The Report is certainly strong on historical recital, but, frankly, it amounts to little in terms of future benefit.

One of my biggest criticisms and regrets is that the report failed, at all, to address the vexed issue of "additionality", which has long blighted regional aid from the EU.

EU funding is supposed to be additional to national spending in Northern Ireland.  Article 11 of Council Regulation (EC) 1260/1999 stipulates such when it says, "In order to achieve a genuine economic impact, the appropriations of the Funds may not replace public or other equivalent structural expenditure by the Member State."  This is the essence of additionality. 

That is the theory but the practice in regard to Northern Ireland is shamefully different.  Upon challenging the Direct Rule  Finance Minister, Lord Rooker, on this issue, back in 2006, he replied as follows:-

"Your fourth point asks whether the EU funding to Northern Ireland represents additional funding to Northern Ireland or if it goes to reduce the burden on the UK Exchequer.  The level of public expenditure that takes place in Northern Ireland is determined by the bi-annual spending review process for the UK as a whole and changes to Northern Ireland total spending are determined by the Barnett formula. The total amount of public expenditure available in the UK is determined by the revenue available.  One of the factors determining this total revenue is the level of EU income.  Other factors include tax revenues and borrowing.  Northern Ireland benefits from the fact that higher levels of EU income to the UK enable higher total levels of expenditure throughout the UK including Northern Ireland."
 
Thus it is very clear that Northern Ireland and its needs are used as the means of attracting EU funding, but when it is received it goes directly to the UK Exchequer to the benefit of the UK as a whole, rather than for the singular benefit of Northern Ireland.  EU funding, when received in the UK Exchequer, is then used to reduce the balance of UK-wide tax revenue and borrowing which is necessary to meet the UK’s  public expenditure demands.

I contend that this use of EU funding does not deliver true additionality and is not how it should be deployed. I had hoped that under devolution the DFP Minister would have ensured that the Task Force focussed on this issue, with a view to bringing real benefit to Northern Ireland. To find the Task Force silent on the issue is a major disappointment.

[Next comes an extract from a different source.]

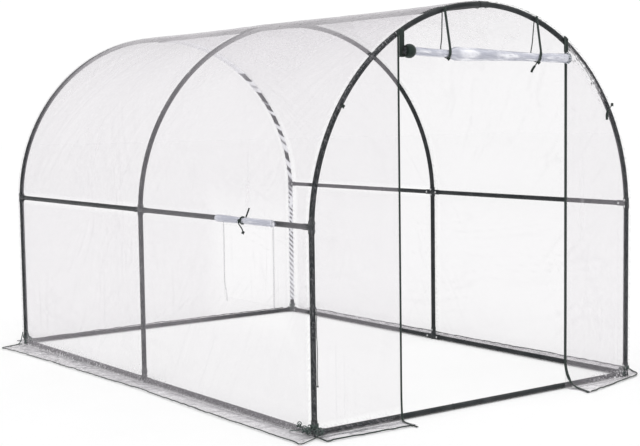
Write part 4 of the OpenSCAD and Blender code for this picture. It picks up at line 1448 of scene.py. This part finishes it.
def make_stage():
    """The camera, the floor, two broad sun lamps, a plain pale world and the view settings"""
    scene = bpy.context.scene
    data = bpy.data.cameras.new("camera")
    data.lens = CAMERA_LENS
    data.sensor_width = 36.0
    camera = bpy.data.objects.new("camera", data)
    camera.matrix_world = (Matrix.Translation(CAMERA_PLACE)
                           @ Matrix.Rotation(math.radians(-CAMERA_HEADING), 4, "Z")
                           @ Matrix.Rotation(math.radians(90 - CAMERA_DOWN), 4, "X")
                           @ Matrix.Rotation(math.radians(CAMERA_ROLL), 4, "Z"))
    scene.collection.objects.link(camera)
    scene.camera = camera
    mesh = bpy.data.meshes.new("floor")
    corners = [(x * FLOOR_HALF, y * FLOOR_HALF, -FLOOR_DROP)
               for x, y in ((-1, -1), (1, -1), (1, 1), (-1, 1))]
    mesh.from_pydata(corners, [], [(0, 1, 2, 3)])
    floor = bpy.data.objects.new("floor", mesh)
    material, w, shader = new_material("floor_pale")
    grain = w.node("ShaderNodeTexNoise", {"Vector": object_place(w), "Scale": 2.0, "Detail": 3.0})
    w.feed(shader.inputs["Base Color"], w.mix(grain.outputs[0], (0.93, 0.93, 0.93), (0.96, 0.96, 0.96)))
    set_sockets(shader, Roughness=0.9, Specular_IOR_Level=0.1)
    mesh.materials.append(material)
    scene.collection.objects.link(floor)
    for name, direction, strength, spread in (
            ("key_light", (0.45, 0.50, -1.0), 1.45, 0.9),
            ("fill_light", (-0.9, 0.4, -1.1), 0.6, 1.2)):
        lamp = bpy.data.lights.new(name, "SUN")
        lamp.energy = strength
        lamp.angle = spread
        light = bpy.data.objects.new(name, lamp)
        light.rotation_euler = Vector(direction).to_track_quat("-Z", "Y").to_euler()
        scene.collection.objects.link(light)
    world = bpy.data.worlds.new("studio")
    world.use_nodes = True
    w = Wiring(world.node_tree)
    background = world.node_tree.nodes["Background"]
    seen = w.node("ShaderNodeLightPath").outputs["Is Camera Ray"]
    w.feed(background.inputs["Strength"], w.span(seen, 0, 1, 0.56, 1.02))
    background.inputs["Color"].default_value = (1, 1, 1, 1)
    scene.world = world
    scene.view_settings.view_transform = "Standard"
    scene.view_settings.look = "None"
    scene.view_settings.exposure = 0
    scene.view_settings.gamma = 1


# ---- Operators ----


class POLYTUNNEL_OT_stage(bpy.types.Operator):
    """Sets the camera, the floor, the lights and the shared finishes"""

    bl_idname = "polytunnel.stage"
    bl_label = "Stage"
    bl_options = {"REGISTER", "UNDO"}

    def execute(self, context):
        make_stage()
        make_materials()
        return {"FINISHED"}


class POLYTUNNEL_OT_cords(bpy.types.Operator):
    """Makes the free ends of the ties and the loose leg string"""

    bl_idname = "polytunnel.cords"
    bl_label = "Free cords"
    bl_options = {"REGISTER", "UNDO"}

    def execute(self, context):
        make_cords()
        return {"FINISHED"}


class POLYTUNNEL_OT_cover(bpy.types.Operator):
    """Makes the long sheet over the hoops, with its skirts"""

    bl_idname = "polytunnel.cover"
    bl_label = "Cover film"
    bl_options = {"REGISTER", "UNDO"}

    def execute(self, context):
        make_cover()
        return {"FINISHED"}


class POLYTUNNEL_OT_ends(bpy.types.Operator):
    """Makes the front sheet with its doorway, and the rear sheet"""

    bl_idname = "polytunnel.ends"
    bl_label = "End films"
    bl_options = {"REGISTER", "UNDO"}

    def execute(self, context):
        make_ends()
        return {"FINISHED"}


class POLYTUNNEL_OT_rolls(bpy.types.Operator):
    """Makes the rolled-up door and the rolled-up window flap"""

    bl_idname = "polytunnel.rolls"
    bl_label = "Rolled door and flap"
    bl_options = {"REGISTER", "UNDO"}

    def execute(self, context):
        make_roll_tree()
        make_door_roll()
        make_window_flap()
        return {"FINISHED"}


class POLYTUNNEL_OT_ties(bpy.types.Operator):
    """Makes the ties that hold the rolls"""

    bl_idname = "polytunnel.ties"
    bl_label = "Ties"
    bl_options = {"REGISTER", "UNDO"}

    def execute(self, context):
        make_ties()
        return {"FINISHED"}


class POLYTUNNEL_OT_bindings(bpy.types.Operator):
    """Makes the bindings of the doorway and window, and the skirt hems"""

    bl_idname = "polytunnel.bindings"
    bl_label = "Bindings"
    bl_options = {"REGISTER", "UNDO"}

    def execute(self, context):
        make_bindings()
        make_hems()
        return {"FINISHED"}


class POLYTUNNEL_OT_stitches(bpy.types.Operator):
    """Sews stitches along the bindings"""

    bl_idname = "polytunnel.stitches"
    bl_label = "Stitches"
    bl_options = {"REGISTER", "UNDO"}

    def execute(self, context):
        make_stitch_tree()
        make_stitches()
        return {"FINISHED"}


class POLYTUNNEL_OT_bolts(bpy.types.Operator):
    """Puts bolt heads on the fittings"""

    bl_idname = "polytunnel.bolts"
    bl_label = "Bolts"
    bl_options = {"REGISTER", "UNDO"}

    def execute(self, context):
        make_bolt_tree()
        make_bolts()
        return {"FINISHED"}


class POLYTUNNEL_OT_tube_joints(bpy.types.Operator):
    """Makes the rings where the tubes join"""

    bl_idname = "polytunnel.tube_joints"
    bl_label = "Tube joints"
    bl_options = {"REGISTER", "UNDO"}

    def execute(self, context):
        make_joint_rings()
        return {"FINISHED"}


class POLYTUNNEL_OT_foot_strings(bpy.types.Operator):
    """Ties strings round the corner feet and the front hoop"""

    bl_idname = "polytunnel.foot_strings"
    bl_label = "Strings"
    bl_options = {"REGISTER", "UNDO"}

    def execute(self, context):
        make_foot_strings()
        return {"FINISHED"}


class POLYTUNNEL_OT_frame_finish(bpy.types.Operator):
    """Paints the tubes and fittings"""

    bl_idname = "polytunnel.frame_finish"
    bl_label = "Frame finish"
    bl_options = {"REGISTER", "UNDO"}

    def execute(self, context):
        finish_frame()
        return {"FINISHED"}


OPERATORS = [
    POLYTUNNEL_OT_stage,
    POLYTUNNEL_OT_cords,
    POLYTUNNEL_OT_cover,
    POLYTUNNEL_OT_ends,
    POLYTUNNEL_OT_rolls,
    POLYTUNNEL_OT_ties,
    POLYTUNNEL_OT_bindings,
    POLYTUNNEL_OT_stitches,
    POLYTUNNEL_OT_bolts,
    POLYTUNNEL_OT_tube_joints,
    POLYTUNNEL_OT_foot_strings,
    POLYTUNNEL_OT_frame_finish,
]


class POLYTUNNEL_PT_panel(bpy.types.Panel):
    """Lists the steps that build the polytunnel's looks"""

    bl_label = "Polytunnel"
    bl_idname = "POLYTUNNEL_PT_panel"
    bl_space_type = "VIEW_3D"
    bl_region_type = "UI"
    bl_category = "Polytunnel"

    def draw(self, context):
        held = context.scene.polytunnel
        for name in held.bl_rna.properties.keys():
            if name not in ("rna_type", "name"):
                self.layout.prop(held, name)
        for made in OPERATORS:
            self.layout.operator(made.bl_idname)


CLASSES = [PolytunnelSettings, *OPERATORS, POLYTUNNEL_PT_panel]


def register():
    for made in CLASSES:
        bpy.utils.register_class(made)
    bpy.types.Scene.polytunnel = PointerProperty(type=PolytunnelSettings)


def unregister():
    del bpy.types.Scene.polytunnel
    for made in reversed(CLASSES):
        bpy.utils.unregister_class(made)


def main():
    register()
    for made in OPERATORS:
        section, name = made.bl_idname.split(".")
        getattr(getattr(bpy.ops, section), name)()


if __name__ == "__main__":
    main()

In considering Northern Ireland in the context of EU funding, it is also relevant to recall that the UK as a whole is a net contributor to Europe.  Even with the UK rebate our net annual contribution is habitually of the order of £4billion, and rising.  Northern Ireland's taxpayers play their part in funding this subsidy to Brussels and therefore it is wrong to suggest that our region is solely a net beneficiary of funding from Europe.  Two things are clear: we do, through our membership of the UK as taxpayers, contribute substantially to the funding of Europe and that which we get back is not transparently additional to other public expenditure within the Province, as it ought to be.

While the Report rehearses many of the infrastructural weaknesses regarding our water, transport and waste management systems, no extra assistance is offered specifically to help target regional deficiencies. While the Report centres on the six EU funding Programmes for 2007-2013, these were earmarked for Northern Ireland regardless of Commissioner Hubner’s Task Force Report.

One of the more useful outcomes of the Task Force is to reveal the extent to which Northern Ireland authorities are not fully up to speed with various EU funding streams available. The Report politely states that relations between the Commission and the Northern Ireland Executive office at Brussels involves ‘regular’, but not ‘systematic’, contact. In relation to agricultural policy, the Task Force Report stresses the importance of Northern Ireland authorities being as proactive as possible in discussions on the future shape of the Common Agricultural Policy, both at UK and EU levels. I echo calls for increased efforts by Northern Ireland civil servants in Brussels, to represent Northern Ireland’s interests in Europe on an ongoing basis with their counterparts in the Commission. This preventative approach would be effective in safeguarding against legislation which is unsuited to the individual circumstances of Northern Ireland, and would replace the need for much ‘firefighting’ at a later stage. 

I welcome the Report’s recommendation that Northern Ireland needs to secure its fair share of funds under the Competitiveness and Innovation Programme, which will provide high risk capital for innovative SMEs in their expansion stage. Such funding is essential to enabling small and medium businesses to develop at the growth stage.

I take issue with a prevalent theme of this Report, which is a lack of respect and acknowledgement of Northern Ireland as an autonomous region, separate from the Republic of Ireland. Indeed, when referring to Regional Development, the Report specifically speaks of cross-border remedies being necessary to address the economic and social disadvantage arising, ‘as a result of the existence of the border’. There must be due respect for the existence of national borders between Member States.

Lessons that should be taken from this Report, include more effort being needed on the part of Northern Ireland officials to be aware of, and bid in for our fair share of European funding on funds other than the ‘big 6’ which are Northern Ireland specific.  Our economy could benefit from R&D funds available under the Framework Seven Programme, but yet little is known about the existence of these funds, even within DETI. 

Closer scrutiny of European matters could also go some way in excluding Northern Ireland from much of the irrelevant EU bureaucracy which does not take into account the unique circumstances of Northern Ireland, such as the recent steps to impose a ban on mince derived from animals slaughtered more than 6 days.